Cross-Contamination of Ignitable Liquid Residues on Wildfire Debris—Effects of Packaging and Storage on Detection and Characterization

Abstract

Producing defensible data for legal proceedings requires strict monitoring of sample integrity. In fire debris analysis, various approved packaging and storage solutions are designed to achieve this by preventing cross-contamination. This study examines the efficiency of current practices at preventing cross-contamination in the presence of a sample matrix (charred wood) via analysis by comprehensive multidimensional gas chromatography coupled with time-of-flight mass spectrometry (GC×GC-ToF MS).
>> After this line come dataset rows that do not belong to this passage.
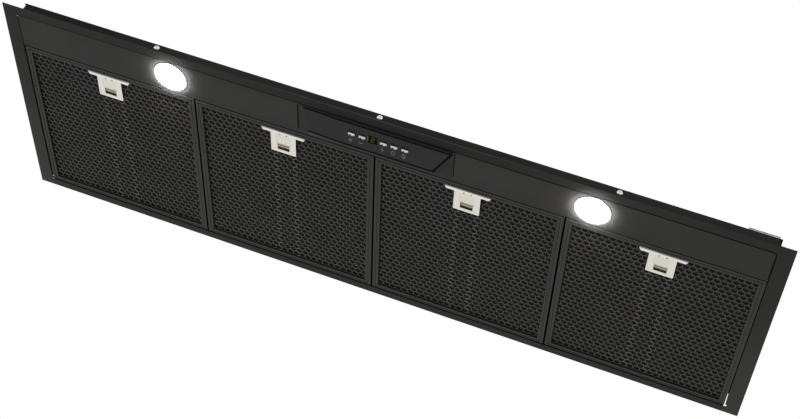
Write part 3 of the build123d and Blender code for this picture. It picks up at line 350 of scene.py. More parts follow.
def eased_solid(node, width, finish):
    """Copy of a solid with eased edges, which then stands for it."""
    body = frame["nodes"][node]["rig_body"]
    bm = ease_edges(solid_copy(node), width)
    piece_from(bm, node + "_eased", finish, body, (node,), 40.0)


def dress(finish, *nodes):
    """Give solids that are shown as they are their finish."""
    for name in nodes:
        data = frame["nodes"][name].data
        data.materials.clear()
        data.materials.append(bpy.data.materials[finish])


def everything(bm):
    """All geometry of a mesh, as the operators take it."""
    return bm.verts[:] + bm.edges[:] + bm.faces[:]


def vertices(geom):
    """The vertices among mixed geometry."""
    return [item for item in geom if isinstance(item, bmesh.types.BMVert)]


def repeat(bm, count, step):
    """Lay copies of the whole mesh in line, each a step further on."""
    first = everything(bm)
    for number in range(1, count):
        copy = bmesh.ops.duplicate(bm, geom=first)["geom"]
        bmesh.ops.translate(bm, verts=vertices(copy), vec=Vector(step) * number)


def cube(bm, size, place):
    """Add a box of a size at a place, which may be turned."""
    bmesh.ops.create_cube(bm, size=1.0, matrix=place @ Matrix.Diagonal((*size, 1.0)))


def block(bm, low, high):
    """Add a box between two corners."""
    cube(bm, high - low, Matrix.Translation((low + high) / 2))


def rounded_block(bm, low, high, radius, segments=4):
    """Box whose upright edges are rounded."""
    before = set(bm.edges)
    block(bm, low, high)
    made = [e for e in bm.edges if e not in before]
    upright = [e for e in made if abs((e.verts[0].co - e.verts[1].co).normalized().z) > 0.9]
    round_off(bm, upright, radius, segments)


def disc(bm, place, radius, height, sides, taper=1.0):
    """Add a disc, whose upper end may be narrower."""
    bmesh.ops.create_cone(
        bm, cap_ends=True, segments=sides, radius1=radius, radius2=radius * taper, depth=height,
        matrix=place,
    )


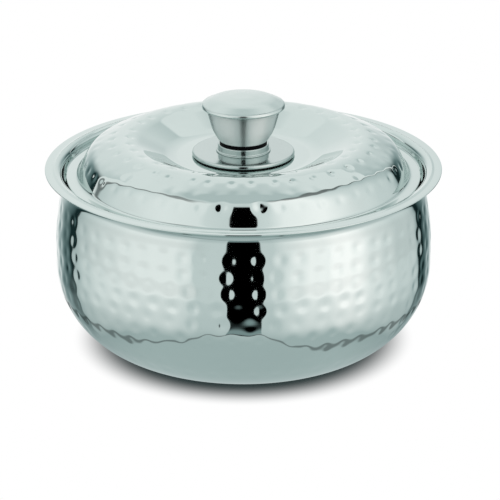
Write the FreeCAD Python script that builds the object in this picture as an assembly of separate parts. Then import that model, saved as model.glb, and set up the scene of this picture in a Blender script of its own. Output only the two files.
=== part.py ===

The transfer of ignitable liquid residue (ILR) was assessed by comparing percentages of the target ILR area relative to the total chromatogram area and applying chemometric tools developed to detect cross-contamination. All practices reduced cross-contamination in comparison to faulty packaging. Individual practices varied in their performance. Nylon-based packaging performed best, whereas commercial polyethylene-based packaging performed worst due to interfering compounds emitted from the material and sealing mechanism. Heat-sealing was the best sealing mechanism when applied correctly, followed by press-fit connections, and lastly, adhesive sealing. Refrigerated storage offered several advantages, with elevated impact for polyethylene-based packaging and adhesive sealing mechanisms. Triple-layer packaging practices did not show significant benefits over double-layers. The recommended packaging approach based on these findings is mixed-material packaging (metal quart can in a heat-sealed nylon bag), offering advanced prevention of cross-contamination and practical advantages with continued refrigeration during transport.